# heelclicker clutch for sportsman 500



## motornutz (Jan 23, 2003)

does anyone here have a heelclicker clutch on a sportsman 500? thinking about getting one. i think they are about 200 or so.


----------



## Basscat (Sep 13, 2000)

I have one installed on my 2003 500HO. No more belt slipping! I do things in hi now that I would have had to shift to low before. You can get it at a discounted price(around $150, or $160) by going through ATV Nation . CLick on the link, enter the forum and go to the Polaris section. Directions on how to obtain one and various feed back from people who have installed it can be found there.

The install was easy. Go to the heelclicker website and look at all the pictures for the install. I went with the factory primary spring and the spring that came with the kit for the secondary. I put a 1.2g weight on the shoulder. The 1.2g weight on the shoulder is the recommended weight for a 500. The 600's and the 700's have a different weight configuration.

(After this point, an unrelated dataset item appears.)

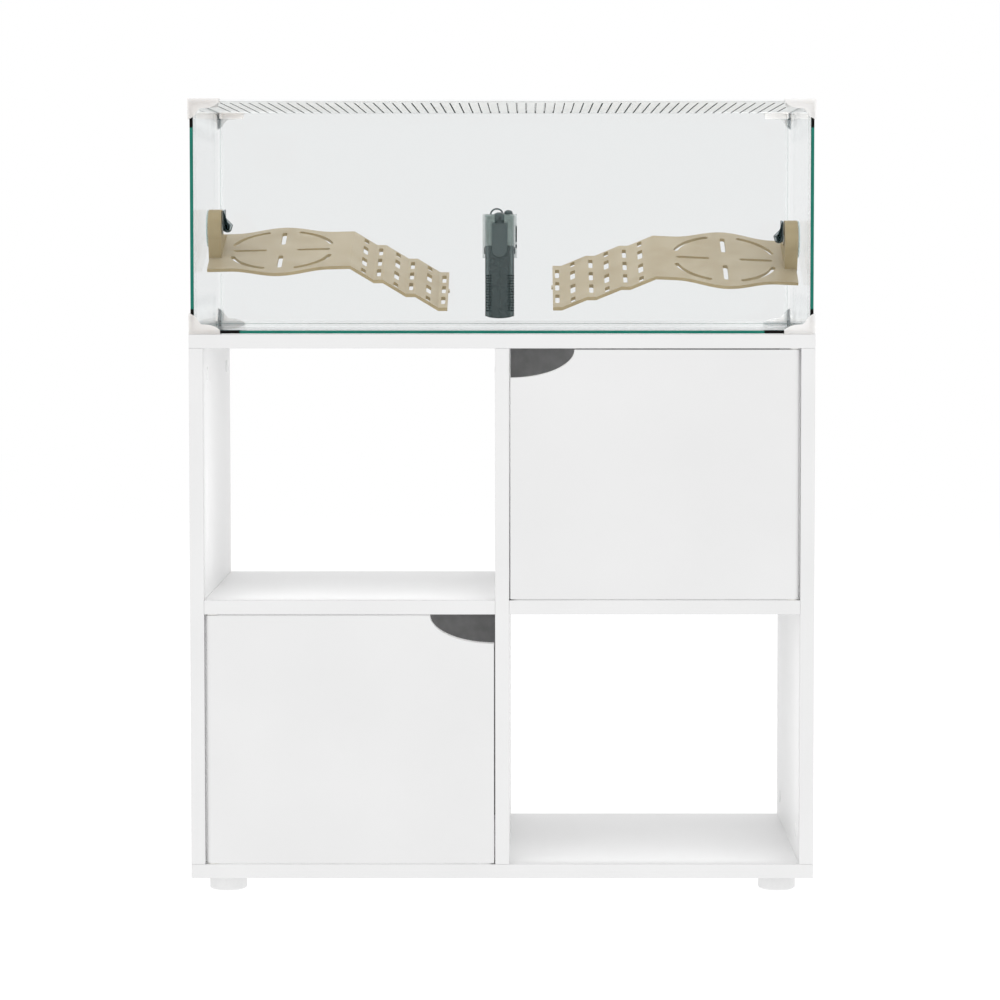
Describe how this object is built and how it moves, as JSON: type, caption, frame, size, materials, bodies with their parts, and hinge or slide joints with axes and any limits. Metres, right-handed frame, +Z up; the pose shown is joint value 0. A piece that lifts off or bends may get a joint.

Any questions, shoot me an email I will see if I can help you out.

Mike


----------



## motornutz (Jan 23, 2003)

cool...thanks, i think this sound like the clutch for me...do you use the stock belt for it or an aftermarket


----------



## Basscat (Sep 13, 2000)

You will use your stock belt. The kit comes with different primary springs, but best results are had with the original primary spring. With the original primary you get clutch ingagement just above idle. The springs that come with the kit, will give you different rpm engagements of the clutch. The kit also comes with a silver secondary spring. You will want to install this spring. 

The install will take around an hour, depending on one's mechanical ability. It will take two people to put the belt back on when complete.


----------